- [What is being asked]: Everything from the line containing "Model this object" to the final line of the records below should be given again exactly, and nothing else.

---

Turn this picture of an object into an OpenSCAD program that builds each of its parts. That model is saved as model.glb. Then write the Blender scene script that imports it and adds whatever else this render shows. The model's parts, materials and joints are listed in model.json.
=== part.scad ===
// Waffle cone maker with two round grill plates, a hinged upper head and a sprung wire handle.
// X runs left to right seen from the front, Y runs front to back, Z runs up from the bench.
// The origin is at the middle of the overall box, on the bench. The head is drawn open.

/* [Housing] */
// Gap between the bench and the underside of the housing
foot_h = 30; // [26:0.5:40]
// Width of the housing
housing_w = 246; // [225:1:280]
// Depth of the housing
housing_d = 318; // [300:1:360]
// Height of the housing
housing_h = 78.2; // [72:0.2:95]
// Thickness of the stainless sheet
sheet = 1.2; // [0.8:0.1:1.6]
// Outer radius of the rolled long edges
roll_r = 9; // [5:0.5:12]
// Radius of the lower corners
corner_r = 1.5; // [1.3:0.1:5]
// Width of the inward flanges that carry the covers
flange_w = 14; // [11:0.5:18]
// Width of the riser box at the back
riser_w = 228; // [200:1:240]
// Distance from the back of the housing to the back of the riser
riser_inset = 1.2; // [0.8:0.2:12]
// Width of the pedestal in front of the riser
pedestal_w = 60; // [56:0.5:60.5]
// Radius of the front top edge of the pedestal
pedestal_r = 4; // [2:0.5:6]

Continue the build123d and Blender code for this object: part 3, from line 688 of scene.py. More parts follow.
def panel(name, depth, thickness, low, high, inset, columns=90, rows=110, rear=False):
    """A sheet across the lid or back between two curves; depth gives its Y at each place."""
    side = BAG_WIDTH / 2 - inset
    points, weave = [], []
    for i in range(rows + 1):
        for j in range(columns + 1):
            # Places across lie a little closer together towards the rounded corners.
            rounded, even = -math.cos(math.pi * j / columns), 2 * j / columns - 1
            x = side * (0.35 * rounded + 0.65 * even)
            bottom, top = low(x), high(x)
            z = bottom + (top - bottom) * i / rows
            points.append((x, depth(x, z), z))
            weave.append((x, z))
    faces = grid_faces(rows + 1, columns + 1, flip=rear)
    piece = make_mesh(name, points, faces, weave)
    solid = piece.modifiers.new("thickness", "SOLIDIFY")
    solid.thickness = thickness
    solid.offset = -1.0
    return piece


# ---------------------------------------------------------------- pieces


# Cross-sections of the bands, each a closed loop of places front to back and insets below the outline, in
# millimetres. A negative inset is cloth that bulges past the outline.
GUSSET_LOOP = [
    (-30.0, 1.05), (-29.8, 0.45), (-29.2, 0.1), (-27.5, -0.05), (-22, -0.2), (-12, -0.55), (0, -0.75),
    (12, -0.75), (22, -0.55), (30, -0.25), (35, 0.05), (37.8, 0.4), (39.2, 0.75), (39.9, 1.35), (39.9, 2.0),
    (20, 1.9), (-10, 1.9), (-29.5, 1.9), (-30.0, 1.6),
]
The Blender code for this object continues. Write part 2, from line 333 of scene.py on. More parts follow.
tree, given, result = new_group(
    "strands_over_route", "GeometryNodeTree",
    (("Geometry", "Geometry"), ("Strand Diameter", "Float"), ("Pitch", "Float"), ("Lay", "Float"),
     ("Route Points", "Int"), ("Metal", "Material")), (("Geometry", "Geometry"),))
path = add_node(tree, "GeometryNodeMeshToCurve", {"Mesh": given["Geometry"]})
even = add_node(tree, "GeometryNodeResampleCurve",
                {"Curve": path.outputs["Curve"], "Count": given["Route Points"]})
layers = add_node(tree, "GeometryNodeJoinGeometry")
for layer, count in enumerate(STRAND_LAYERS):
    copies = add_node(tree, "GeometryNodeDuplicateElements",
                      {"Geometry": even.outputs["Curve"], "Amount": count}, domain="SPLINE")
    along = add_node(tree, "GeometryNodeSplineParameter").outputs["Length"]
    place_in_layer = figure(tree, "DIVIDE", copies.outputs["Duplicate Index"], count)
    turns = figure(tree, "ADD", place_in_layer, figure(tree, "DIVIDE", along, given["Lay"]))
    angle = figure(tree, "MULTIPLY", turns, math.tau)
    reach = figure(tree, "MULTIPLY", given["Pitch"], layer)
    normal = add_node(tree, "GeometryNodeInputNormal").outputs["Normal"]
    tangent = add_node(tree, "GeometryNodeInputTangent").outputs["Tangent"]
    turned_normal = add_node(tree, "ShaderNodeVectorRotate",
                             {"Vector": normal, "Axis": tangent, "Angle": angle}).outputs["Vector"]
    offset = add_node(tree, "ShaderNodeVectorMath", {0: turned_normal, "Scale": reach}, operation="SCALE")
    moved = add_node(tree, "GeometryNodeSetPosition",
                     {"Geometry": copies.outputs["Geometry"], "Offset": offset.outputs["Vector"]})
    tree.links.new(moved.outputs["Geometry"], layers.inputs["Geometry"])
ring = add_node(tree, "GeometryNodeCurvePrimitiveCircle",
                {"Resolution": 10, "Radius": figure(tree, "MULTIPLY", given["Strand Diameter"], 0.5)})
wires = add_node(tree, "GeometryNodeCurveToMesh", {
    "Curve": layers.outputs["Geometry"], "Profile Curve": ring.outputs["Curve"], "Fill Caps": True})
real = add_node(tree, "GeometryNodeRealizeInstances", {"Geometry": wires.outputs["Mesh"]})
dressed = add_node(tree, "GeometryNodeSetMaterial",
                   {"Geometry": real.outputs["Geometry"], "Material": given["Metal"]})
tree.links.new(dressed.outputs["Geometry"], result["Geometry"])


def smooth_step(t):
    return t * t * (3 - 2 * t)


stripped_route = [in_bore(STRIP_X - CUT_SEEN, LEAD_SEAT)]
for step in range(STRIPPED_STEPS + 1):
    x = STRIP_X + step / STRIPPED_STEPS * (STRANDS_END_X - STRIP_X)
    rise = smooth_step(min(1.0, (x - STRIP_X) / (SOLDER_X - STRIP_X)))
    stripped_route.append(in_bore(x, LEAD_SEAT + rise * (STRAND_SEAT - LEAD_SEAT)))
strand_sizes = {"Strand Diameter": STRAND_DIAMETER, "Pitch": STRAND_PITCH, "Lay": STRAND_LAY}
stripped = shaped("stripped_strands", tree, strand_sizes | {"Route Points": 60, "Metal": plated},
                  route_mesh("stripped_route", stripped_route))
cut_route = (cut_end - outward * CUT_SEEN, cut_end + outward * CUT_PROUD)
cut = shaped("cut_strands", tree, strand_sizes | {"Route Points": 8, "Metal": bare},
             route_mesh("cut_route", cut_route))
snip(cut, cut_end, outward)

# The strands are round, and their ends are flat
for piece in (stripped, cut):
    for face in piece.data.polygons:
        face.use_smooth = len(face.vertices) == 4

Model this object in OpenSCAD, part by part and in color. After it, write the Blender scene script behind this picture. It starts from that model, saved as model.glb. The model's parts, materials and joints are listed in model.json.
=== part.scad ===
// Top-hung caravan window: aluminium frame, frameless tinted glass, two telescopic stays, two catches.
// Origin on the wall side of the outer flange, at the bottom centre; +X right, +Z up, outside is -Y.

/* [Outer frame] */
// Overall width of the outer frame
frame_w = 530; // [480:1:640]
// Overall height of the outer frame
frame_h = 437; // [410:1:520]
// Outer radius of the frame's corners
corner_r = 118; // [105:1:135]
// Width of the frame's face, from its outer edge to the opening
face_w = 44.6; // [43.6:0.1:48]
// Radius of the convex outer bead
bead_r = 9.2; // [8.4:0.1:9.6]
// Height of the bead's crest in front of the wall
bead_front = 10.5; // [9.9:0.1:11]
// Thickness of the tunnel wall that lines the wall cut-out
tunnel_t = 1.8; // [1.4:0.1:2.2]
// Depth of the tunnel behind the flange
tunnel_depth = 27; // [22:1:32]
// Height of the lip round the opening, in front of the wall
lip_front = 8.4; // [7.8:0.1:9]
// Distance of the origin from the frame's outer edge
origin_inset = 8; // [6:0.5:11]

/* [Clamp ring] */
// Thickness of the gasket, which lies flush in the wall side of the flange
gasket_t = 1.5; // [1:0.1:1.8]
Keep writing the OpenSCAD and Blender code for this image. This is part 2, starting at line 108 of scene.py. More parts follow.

---

- [Result below]:
Model this object in OpenSCAD, part by part and in color. After it, write the Blender scene script behind this picture. It starts from that model, saved as model.glb. The model's parts, materials and joints are listed in model.json.
=== part.scad ===
// Top-hung caravan window: aluminium frame, frameless tinted glass, two telescopic stays, two catches.
// Origin on the wall side of the outer flange, at the bottom centre; +X right, +Z up, outside is -Y.

/* [Outer frame] */
// Overall width of the outer frame
frame_w = 530; // [480:1:640]
// Overall height of the outer frame
frame_h = 437; // [410:1:520]
// Outer radius of the frame's corners
corner_r = 118; // [105:1:135]
// Width of the frame's face, from its outer edge to the opening
face_w = 44.6; // [43.6:0.1:48]
// Radius of the convex outer bead
bead_r = 9.2; // [8.4:0.1:9.6]
// Height of the bead's crest in front of the wall
bead_front = 10.5; // [9.9:0.1:11]
// Thickness of the tunnel wall that lines the wall cut-out
tunnel_t = 1.8; // [1.4:0.1:2.2]
// Depth of the tunnel behind the flange
tunnel_depth = 27; // [22:1:32]
// Height of the lip round the opening, in front of the wall
lip_front = 8.4; // [7.8:0.1:9]
// Distance of the origin from the frame's outer edge
origin_inset = 8; // [6:0.5:11]

/* [Clamp ring] */
// Thickness of the gasket, which lies flush in the wall side of the flange
gasket_t = 1.5; // [1:0.1:1.8]
Keep writing the OpenSCAD and Blender code for this image. This is part 2, starting at line 108 of scene.py. More parts follow.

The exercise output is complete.